In manner he is a man of charm and courtesy ; a generous and amusing host with a fund of anecdote. In his dress he is unassum- ing. (He has abandoned the Spanish cape he effected in his earlier years.) His almost invariable choice is a dark grey suit and a white dress tie. He usually tours the island in a large black Buick, a gift from his union members as a token of their appreciation of his efforts on their behalf. Today he is also the owner of a Ford Mercury. Wherever he goes the crowds appear. In the most remote country districts he is assured of an audience numbering hundreds, and at the end of any meeting they will sing their rousing song; " We will follow Bustamante till we die."

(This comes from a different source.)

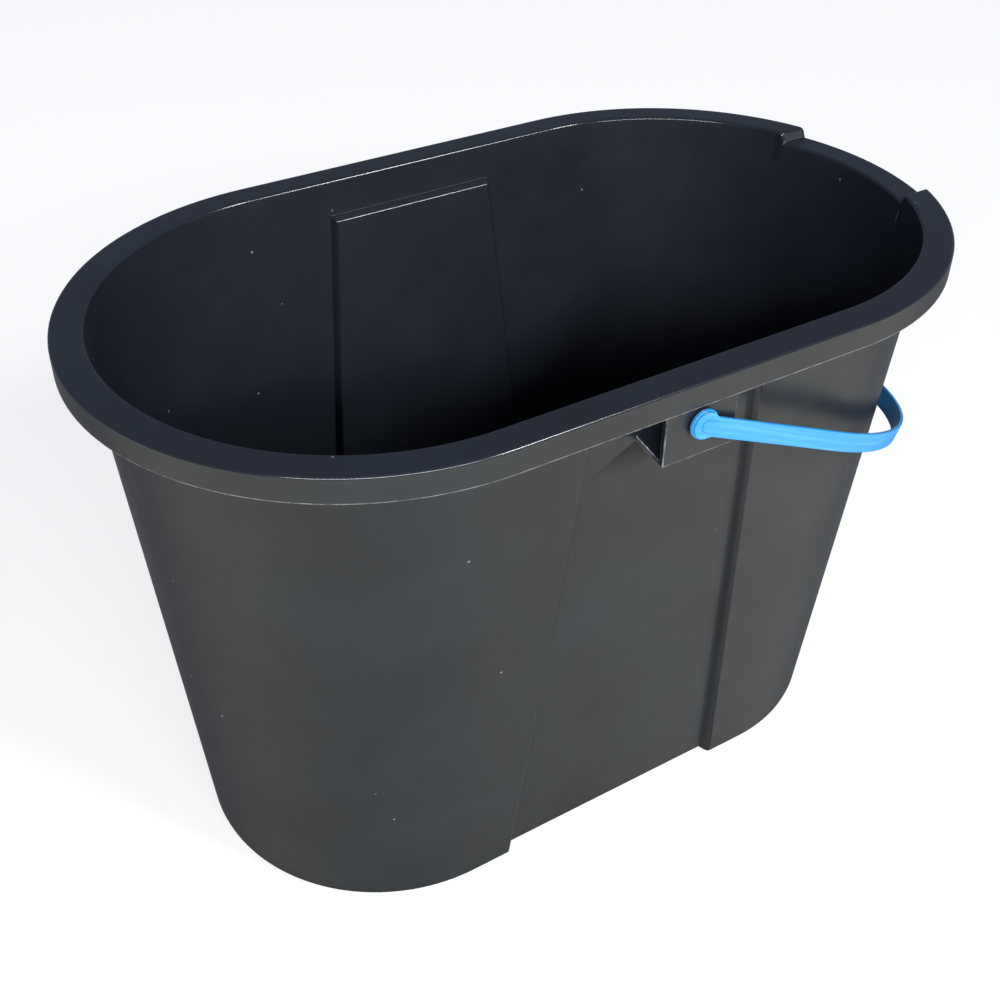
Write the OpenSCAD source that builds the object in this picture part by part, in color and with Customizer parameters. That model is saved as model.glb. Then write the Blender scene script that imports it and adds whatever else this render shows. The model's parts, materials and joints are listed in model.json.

Proudly Jamaican and proudly British, Bustamante is totally devoid of racial hatred and colour prejudice. He has no desire to see the immediate end of British administration in the colony, nor the ousting of British, Canadian or American businesses. While for some his fanaticism is a menace, there are few among the planter, professional or merchant class who wish to see him replaced by the only possible present alternative, which is the dominance of the People's National Party, led by his cousin and bitter political enemy, Norman Manley, K.C.
On the inauguration of the New Constitution in 1944, when for the first time general elections were held under adult suffrage, the fight was a three-cornered one between the Jamaica Labour Party, the People's National Party and the Jamaica Democratic Party. The last-named were in some danger of splitting the vote and letting the P.N.P. candidates in. The Democratic Party failed to win one of the thirty-two seats, and the P.N.P. won only five. Some people think that the Bustamante power is on the wane and that another general election would see the politically better organised P.N.P. returned with at least a working majority. Under adult suffrage this appears to be purely wishful thinking. Bustamante's appeal is to the masses, the simple, uneducated, labouring class. These people are not revolutionary ; they are indeed extremely conserva- tive ; they arc not anti-white. They are completely bewildered by Manley's brand of intellectualism. Manley's own party, while super- ficially Socialist, is riddled by a vocal and violently Communist minority. It is to Bustamante that the workman owes his greatly improved lot, and he knows it. Unless circumstances change Jamaica and Jamaicans radically, the white-collar worker, the civil servant, the poliCeman and fireman will always be out-voted by the worker in the canefields, on the banana properties and the waterfront.